● **Dataset rows**
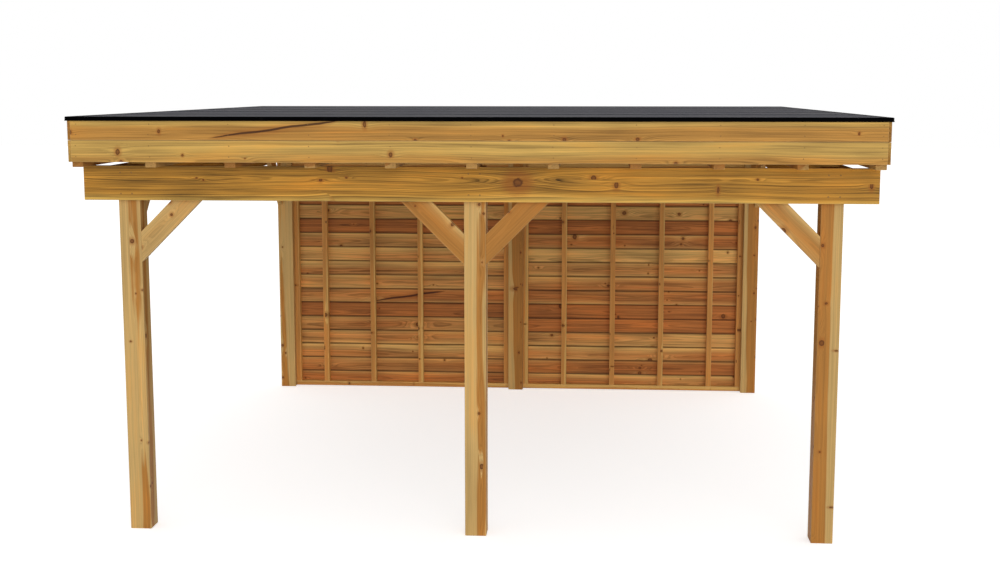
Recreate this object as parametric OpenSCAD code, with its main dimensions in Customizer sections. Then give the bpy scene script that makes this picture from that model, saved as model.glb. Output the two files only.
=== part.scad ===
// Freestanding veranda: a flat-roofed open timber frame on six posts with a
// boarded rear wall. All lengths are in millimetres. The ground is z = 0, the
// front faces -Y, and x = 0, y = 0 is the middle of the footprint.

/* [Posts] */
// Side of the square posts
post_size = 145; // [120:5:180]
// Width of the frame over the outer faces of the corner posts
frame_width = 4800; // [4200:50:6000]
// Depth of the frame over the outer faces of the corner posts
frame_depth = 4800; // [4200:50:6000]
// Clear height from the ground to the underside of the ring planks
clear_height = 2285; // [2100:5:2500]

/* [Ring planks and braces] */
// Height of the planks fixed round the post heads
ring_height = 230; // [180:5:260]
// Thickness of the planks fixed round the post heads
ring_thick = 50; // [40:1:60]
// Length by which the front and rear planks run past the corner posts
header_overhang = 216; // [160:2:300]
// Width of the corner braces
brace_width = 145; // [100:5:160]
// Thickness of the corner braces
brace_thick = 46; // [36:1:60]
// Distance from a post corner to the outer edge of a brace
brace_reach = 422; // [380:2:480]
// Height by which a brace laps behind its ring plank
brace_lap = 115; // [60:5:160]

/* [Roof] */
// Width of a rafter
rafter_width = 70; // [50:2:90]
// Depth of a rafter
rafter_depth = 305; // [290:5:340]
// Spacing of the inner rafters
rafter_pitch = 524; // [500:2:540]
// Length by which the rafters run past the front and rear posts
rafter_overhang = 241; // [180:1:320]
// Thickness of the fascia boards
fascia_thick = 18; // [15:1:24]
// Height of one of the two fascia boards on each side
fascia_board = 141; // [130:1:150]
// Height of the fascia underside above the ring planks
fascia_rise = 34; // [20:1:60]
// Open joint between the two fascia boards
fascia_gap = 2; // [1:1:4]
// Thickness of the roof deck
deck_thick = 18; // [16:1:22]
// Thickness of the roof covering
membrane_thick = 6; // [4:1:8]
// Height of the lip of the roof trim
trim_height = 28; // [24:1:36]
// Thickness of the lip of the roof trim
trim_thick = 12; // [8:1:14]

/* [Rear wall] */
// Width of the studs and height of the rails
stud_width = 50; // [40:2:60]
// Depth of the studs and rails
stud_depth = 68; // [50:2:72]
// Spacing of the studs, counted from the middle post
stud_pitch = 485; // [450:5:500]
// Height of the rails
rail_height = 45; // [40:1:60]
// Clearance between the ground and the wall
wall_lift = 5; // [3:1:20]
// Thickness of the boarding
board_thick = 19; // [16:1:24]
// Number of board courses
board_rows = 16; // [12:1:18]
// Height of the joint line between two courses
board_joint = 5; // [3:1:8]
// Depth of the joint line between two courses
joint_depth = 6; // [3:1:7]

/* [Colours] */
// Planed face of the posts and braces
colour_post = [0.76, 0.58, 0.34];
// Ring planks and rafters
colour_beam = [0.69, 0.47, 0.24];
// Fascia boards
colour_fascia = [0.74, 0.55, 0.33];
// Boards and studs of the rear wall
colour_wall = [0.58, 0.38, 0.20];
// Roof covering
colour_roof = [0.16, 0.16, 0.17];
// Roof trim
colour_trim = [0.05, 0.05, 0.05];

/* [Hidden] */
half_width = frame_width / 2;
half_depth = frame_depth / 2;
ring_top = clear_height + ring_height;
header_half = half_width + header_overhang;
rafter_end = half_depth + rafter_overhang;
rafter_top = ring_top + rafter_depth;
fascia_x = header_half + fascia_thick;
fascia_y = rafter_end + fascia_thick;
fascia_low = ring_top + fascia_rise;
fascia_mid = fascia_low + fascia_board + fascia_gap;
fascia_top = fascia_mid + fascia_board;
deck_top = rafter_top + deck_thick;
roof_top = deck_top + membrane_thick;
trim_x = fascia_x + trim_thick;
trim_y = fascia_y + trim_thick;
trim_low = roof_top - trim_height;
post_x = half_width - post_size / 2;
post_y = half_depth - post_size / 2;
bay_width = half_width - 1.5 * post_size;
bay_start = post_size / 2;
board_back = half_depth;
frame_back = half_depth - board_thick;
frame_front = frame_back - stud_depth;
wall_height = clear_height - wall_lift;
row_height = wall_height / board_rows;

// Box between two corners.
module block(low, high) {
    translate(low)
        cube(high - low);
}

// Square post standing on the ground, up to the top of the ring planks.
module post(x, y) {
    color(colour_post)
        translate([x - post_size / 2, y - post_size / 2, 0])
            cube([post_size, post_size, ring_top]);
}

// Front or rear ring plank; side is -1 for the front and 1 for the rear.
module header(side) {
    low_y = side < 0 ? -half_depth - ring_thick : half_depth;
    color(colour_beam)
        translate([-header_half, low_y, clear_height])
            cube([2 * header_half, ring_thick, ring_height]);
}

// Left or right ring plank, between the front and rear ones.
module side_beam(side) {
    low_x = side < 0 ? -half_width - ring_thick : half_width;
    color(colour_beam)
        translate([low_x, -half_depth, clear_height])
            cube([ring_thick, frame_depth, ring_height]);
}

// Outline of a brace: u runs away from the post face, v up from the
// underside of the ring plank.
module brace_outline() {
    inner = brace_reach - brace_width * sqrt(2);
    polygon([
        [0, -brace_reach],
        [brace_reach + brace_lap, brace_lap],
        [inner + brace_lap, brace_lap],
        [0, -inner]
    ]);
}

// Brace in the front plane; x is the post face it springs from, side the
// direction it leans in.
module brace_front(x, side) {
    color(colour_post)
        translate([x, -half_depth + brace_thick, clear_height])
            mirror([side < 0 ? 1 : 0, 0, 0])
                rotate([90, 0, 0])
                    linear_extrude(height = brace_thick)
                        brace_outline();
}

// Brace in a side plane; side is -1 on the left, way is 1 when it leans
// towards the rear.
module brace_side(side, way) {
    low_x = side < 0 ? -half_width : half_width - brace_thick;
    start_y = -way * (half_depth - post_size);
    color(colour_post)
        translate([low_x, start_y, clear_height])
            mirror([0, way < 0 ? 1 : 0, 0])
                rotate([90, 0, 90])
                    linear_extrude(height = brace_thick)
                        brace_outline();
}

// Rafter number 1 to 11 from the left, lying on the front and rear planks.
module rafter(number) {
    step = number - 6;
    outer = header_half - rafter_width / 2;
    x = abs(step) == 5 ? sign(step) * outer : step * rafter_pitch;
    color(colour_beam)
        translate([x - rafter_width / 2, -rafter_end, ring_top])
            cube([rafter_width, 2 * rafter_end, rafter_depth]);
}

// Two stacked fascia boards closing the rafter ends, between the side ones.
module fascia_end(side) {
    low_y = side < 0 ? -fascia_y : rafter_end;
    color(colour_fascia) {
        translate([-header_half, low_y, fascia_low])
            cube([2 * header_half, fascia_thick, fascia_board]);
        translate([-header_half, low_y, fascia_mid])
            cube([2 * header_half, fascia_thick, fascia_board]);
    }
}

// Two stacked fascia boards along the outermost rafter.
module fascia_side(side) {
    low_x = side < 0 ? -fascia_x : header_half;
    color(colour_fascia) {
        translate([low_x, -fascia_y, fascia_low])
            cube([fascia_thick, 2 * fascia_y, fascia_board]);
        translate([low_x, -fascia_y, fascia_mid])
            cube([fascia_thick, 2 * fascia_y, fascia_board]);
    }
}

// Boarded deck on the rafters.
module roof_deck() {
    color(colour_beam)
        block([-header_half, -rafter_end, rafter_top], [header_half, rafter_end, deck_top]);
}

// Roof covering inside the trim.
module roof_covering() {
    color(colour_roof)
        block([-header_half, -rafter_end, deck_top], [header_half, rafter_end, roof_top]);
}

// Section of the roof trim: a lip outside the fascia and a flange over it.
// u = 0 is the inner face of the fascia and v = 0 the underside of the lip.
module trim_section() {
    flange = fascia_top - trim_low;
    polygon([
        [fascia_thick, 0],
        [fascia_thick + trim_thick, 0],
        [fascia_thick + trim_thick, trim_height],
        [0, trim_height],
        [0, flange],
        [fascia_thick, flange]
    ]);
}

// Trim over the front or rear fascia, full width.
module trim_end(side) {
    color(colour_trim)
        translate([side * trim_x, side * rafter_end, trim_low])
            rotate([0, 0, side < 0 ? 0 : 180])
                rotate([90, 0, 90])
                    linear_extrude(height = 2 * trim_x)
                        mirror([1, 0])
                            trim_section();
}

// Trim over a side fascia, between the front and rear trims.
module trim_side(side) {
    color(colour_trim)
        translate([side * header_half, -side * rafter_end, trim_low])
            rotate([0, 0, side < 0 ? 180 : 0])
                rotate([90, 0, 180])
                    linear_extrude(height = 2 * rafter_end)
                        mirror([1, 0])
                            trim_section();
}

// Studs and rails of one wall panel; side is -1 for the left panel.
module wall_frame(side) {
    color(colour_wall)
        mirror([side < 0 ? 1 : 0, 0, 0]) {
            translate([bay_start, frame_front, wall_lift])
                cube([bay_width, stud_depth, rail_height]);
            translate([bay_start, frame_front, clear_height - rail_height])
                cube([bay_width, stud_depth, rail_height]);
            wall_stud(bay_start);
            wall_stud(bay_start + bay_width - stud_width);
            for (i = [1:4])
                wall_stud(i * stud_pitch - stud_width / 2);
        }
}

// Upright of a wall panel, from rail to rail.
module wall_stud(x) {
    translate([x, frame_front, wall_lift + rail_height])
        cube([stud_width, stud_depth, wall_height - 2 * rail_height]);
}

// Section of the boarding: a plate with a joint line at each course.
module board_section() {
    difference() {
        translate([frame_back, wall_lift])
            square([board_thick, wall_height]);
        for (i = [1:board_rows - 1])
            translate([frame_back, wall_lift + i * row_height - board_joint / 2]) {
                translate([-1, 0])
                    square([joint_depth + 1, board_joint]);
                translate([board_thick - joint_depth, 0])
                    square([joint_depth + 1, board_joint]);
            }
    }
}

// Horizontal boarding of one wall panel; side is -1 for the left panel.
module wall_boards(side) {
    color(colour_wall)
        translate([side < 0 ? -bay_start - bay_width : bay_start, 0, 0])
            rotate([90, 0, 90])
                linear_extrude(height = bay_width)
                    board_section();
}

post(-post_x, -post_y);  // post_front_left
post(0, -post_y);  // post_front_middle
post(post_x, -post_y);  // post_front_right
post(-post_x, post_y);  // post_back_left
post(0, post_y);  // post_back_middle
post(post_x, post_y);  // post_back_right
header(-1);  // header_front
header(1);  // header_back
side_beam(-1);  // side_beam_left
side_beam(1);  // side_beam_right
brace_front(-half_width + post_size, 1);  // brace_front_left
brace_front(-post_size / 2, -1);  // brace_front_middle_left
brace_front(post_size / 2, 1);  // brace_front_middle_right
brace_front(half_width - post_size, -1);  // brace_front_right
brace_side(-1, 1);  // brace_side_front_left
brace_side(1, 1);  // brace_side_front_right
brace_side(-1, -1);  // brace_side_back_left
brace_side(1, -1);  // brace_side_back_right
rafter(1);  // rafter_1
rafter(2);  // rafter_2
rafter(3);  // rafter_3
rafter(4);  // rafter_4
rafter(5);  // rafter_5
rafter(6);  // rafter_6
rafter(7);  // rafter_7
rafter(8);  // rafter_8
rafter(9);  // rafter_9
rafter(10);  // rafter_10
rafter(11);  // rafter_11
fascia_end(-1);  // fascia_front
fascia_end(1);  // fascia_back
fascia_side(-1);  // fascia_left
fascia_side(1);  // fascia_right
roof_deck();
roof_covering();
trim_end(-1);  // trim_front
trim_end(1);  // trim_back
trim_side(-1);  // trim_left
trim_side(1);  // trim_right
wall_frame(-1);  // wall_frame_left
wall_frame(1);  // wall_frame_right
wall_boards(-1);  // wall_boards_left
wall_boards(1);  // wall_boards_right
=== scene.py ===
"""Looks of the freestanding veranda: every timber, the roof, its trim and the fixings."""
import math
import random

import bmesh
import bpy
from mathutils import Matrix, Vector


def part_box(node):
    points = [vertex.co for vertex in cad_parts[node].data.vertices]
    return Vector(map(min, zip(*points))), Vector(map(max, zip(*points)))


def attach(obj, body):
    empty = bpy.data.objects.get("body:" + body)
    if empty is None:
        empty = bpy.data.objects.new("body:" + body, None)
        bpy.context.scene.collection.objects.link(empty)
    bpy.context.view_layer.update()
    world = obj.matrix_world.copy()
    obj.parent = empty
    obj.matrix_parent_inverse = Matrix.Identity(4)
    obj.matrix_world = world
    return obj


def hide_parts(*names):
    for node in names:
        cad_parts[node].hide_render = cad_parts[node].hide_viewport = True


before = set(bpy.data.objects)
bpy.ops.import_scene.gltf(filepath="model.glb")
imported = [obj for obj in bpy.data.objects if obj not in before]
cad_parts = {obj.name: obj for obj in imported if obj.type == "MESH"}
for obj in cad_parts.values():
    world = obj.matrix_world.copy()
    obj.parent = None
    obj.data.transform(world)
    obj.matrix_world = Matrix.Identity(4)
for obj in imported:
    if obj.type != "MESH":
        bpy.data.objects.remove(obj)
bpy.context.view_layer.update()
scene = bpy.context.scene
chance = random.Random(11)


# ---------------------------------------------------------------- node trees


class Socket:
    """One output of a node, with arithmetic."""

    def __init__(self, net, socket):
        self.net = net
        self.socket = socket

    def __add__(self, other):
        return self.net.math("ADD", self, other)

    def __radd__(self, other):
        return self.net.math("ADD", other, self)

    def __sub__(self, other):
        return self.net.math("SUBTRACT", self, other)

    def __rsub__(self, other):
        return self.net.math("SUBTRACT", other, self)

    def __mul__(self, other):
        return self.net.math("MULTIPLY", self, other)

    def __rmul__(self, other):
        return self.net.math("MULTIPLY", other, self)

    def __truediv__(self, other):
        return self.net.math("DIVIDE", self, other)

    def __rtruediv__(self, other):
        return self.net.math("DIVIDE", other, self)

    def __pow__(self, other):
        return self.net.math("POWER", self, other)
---
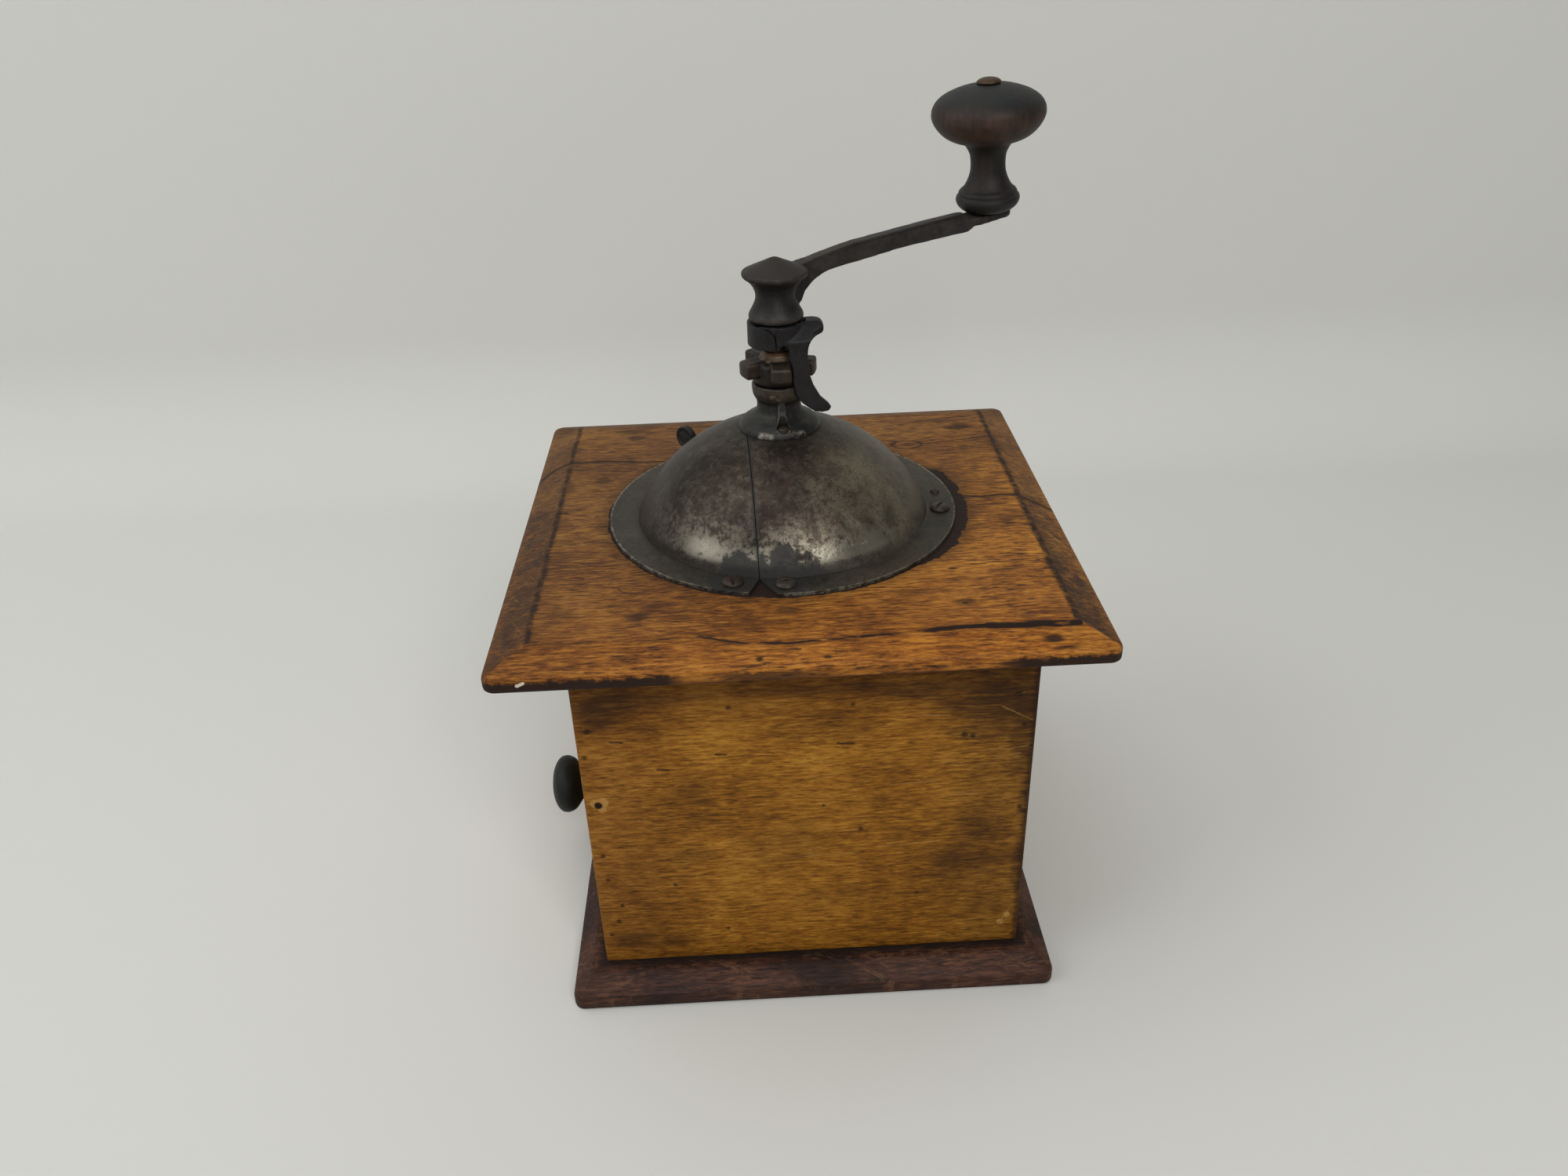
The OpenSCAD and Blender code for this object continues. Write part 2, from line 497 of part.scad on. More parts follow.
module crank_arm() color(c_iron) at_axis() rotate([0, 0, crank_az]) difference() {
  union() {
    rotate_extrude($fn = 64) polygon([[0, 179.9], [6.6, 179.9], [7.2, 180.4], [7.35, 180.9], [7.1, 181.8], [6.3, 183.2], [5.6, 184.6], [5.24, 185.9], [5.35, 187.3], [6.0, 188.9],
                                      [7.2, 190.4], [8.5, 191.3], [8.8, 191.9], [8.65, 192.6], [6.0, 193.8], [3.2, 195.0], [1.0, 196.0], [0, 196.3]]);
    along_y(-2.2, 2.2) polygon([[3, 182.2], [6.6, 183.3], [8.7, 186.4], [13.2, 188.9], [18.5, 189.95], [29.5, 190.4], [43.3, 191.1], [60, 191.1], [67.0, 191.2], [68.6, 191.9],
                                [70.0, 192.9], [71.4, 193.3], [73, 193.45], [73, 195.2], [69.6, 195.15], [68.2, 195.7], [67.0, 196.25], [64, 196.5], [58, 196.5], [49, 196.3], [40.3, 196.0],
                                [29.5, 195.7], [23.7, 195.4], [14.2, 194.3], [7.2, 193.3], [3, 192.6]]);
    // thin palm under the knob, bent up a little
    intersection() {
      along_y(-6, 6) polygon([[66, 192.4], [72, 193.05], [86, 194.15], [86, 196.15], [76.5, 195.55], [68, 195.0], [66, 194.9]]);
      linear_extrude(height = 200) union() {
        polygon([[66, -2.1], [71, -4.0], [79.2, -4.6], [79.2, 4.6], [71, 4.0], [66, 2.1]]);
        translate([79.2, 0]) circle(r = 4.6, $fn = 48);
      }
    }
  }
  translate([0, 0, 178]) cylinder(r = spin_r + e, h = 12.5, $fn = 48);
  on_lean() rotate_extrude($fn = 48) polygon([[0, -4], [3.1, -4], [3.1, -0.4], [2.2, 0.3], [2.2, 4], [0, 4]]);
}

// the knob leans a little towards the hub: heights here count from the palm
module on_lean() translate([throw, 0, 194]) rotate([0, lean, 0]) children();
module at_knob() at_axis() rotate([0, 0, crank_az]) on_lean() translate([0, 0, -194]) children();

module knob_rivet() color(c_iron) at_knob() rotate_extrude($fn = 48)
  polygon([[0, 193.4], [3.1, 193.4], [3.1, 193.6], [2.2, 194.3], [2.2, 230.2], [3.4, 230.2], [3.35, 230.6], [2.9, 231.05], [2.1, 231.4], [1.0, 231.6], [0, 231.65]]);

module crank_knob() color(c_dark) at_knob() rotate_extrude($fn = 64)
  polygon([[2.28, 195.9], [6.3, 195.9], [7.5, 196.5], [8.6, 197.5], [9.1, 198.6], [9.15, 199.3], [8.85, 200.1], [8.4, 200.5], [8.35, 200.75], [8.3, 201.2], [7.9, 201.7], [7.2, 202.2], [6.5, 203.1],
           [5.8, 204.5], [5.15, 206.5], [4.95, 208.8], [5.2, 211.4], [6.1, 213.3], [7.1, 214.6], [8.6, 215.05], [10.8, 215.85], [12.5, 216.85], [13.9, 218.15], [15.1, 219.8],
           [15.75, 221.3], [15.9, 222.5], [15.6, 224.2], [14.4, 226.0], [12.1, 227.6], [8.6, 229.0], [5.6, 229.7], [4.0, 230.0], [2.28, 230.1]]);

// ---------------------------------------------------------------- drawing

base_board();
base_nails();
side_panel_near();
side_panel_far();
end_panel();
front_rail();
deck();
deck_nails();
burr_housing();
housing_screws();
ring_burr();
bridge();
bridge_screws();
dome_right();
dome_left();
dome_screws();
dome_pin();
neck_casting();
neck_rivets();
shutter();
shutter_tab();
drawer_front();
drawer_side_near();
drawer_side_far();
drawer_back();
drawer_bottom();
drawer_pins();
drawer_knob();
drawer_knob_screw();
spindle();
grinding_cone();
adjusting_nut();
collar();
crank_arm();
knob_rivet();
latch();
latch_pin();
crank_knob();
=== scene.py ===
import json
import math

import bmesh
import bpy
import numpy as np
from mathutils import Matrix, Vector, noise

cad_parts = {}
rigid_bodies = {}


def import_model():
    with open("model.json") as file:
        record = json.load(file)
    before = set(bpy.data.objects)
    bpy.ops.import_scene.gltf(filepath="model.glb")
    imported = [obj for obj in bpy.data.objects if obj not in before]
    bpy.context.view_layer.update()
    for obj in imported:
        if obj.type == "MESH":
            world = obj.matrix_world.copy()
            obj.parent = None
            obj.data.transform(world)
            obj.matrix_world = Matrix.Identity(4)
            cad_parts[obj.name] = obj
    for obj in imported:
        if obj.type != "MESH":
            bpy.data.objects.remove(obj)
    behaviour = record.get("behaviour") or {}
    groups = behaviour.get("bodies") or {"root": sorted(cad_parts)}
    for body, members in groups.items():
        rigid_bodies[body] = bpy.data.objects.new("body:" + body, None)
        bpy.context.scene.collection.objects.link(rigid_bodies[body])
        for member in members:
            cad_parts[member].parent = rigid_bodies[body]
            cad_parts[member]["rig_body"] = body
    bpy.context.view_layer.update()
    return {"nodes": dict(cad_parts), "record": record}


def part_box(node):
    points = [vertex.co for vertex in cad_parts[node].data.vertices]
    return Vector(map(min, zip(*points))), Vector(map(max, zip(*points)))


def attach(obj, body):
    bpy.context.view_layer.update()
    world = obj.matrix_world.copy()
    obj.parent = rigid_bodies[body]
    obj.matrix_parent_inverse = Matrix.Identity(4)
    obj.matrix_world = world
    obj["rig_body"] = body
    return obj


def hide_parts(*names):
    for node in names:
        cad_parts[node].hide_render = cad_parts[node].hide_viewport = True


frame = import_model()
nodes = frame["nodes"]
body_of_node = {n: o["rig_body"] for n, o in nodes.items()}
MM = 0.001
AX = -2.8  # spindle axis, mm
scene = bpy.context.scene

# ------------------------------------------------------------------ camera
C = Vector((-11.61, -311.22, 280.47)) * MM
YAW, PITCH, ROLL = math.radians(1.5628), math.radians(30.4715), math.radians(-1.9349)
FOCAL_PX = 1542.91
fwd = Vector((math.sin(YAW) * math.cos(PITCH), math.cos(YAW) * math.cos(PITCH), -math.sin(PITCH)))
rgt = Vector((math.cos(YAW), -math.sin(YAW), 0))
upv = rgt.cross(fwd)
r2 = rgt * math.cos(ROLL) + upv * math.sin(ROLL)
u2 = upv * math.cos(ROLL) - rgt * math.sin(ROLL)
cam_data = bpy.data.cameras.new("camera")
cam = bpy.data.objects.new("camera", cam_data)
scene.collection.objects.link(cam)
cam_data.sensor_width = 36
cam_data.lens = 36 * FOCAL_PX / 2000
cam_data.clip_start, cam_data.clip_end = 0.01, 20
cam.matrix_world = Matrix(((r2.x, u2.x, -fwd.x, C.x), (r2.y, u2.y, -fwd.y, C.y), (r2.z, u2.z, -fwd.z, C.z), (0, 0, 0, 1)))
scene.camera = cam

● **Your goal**
Retype only what lies between the line bearing "roof_deck();" and the line bearing "self.socket = socket", keeping both of those lines.

● **Task response**
roof_deck();
roof_covering();
trim_end(-1);  // trim_front
trim_end(1);  // trim_back
trim_side(-1);  // trim_left
trim_side(1);  // trim_right
wall_frame(-1);  // wall_frame_left
wall_frame(1);  // wall_frame_right
wall_boards(-1);  // wall_boards_left
wall_boards(1);  // wall_boards_right
=== scene.py ===
"""Looks of the freestanding veranda: every timber, the roof, its trim and the fixings."""
import math
import random

import bmesh
import bpy
from mathutils import Matrix, Vector


def part_box(node):
    points = [vertex.co for vertex in cad_parts[node].data.vertices]
    return Vector(map(min, zip(*points))), Vector(map(max, zip(*points)))


def attach(obj, body):
    empty = bpy.data.objects.get("body:" + body)
    if empty is None:
        empty = bpy.data.objects.new("body:" + body, None)
        bpy.context.scene.collection.objects.link(empty)
    bpy.context.view_layer.update()
    world = obj.matrix_world.copy()
    obj.parent = empty
    obj.matrix_parent_inverse = Matrix.Identity(4)
    obj.matrix_world = world
    return obj


def hide_parts(*names):
    for node in names:
        cad_parts[node].hide_render = cad_parts[node].hide_viewport = True


before = set(bpy.data.objects)
bpy.ops.import_scene.gltf(filepath="model.glb")
imported = [obj for obj in bpy.data.objects if obj not in before]
cad_parts = {obj.name: obj for obj in imported if obj.type == "MESH"}
for obj in cad_parts.values():
    world = obj.matrix_world.copy()
    obj.parent = None
    obj.data.transform(world)
    obj.matrix_world = Matrix.Identity(4)
for obj in imported:
    if obj.type != "MESH":
        bpy.data.objects.remove(obj)
bpy.context.view_layer.update()
scene = bpy.context.scene
chance = random.Random(11)


# ---------------------------------------------------------------- node trees


class Socket:
    """One output of a node, with arithmetic."""

    def __init__(self, net, socket):
        self.net = net
        self.socket = socket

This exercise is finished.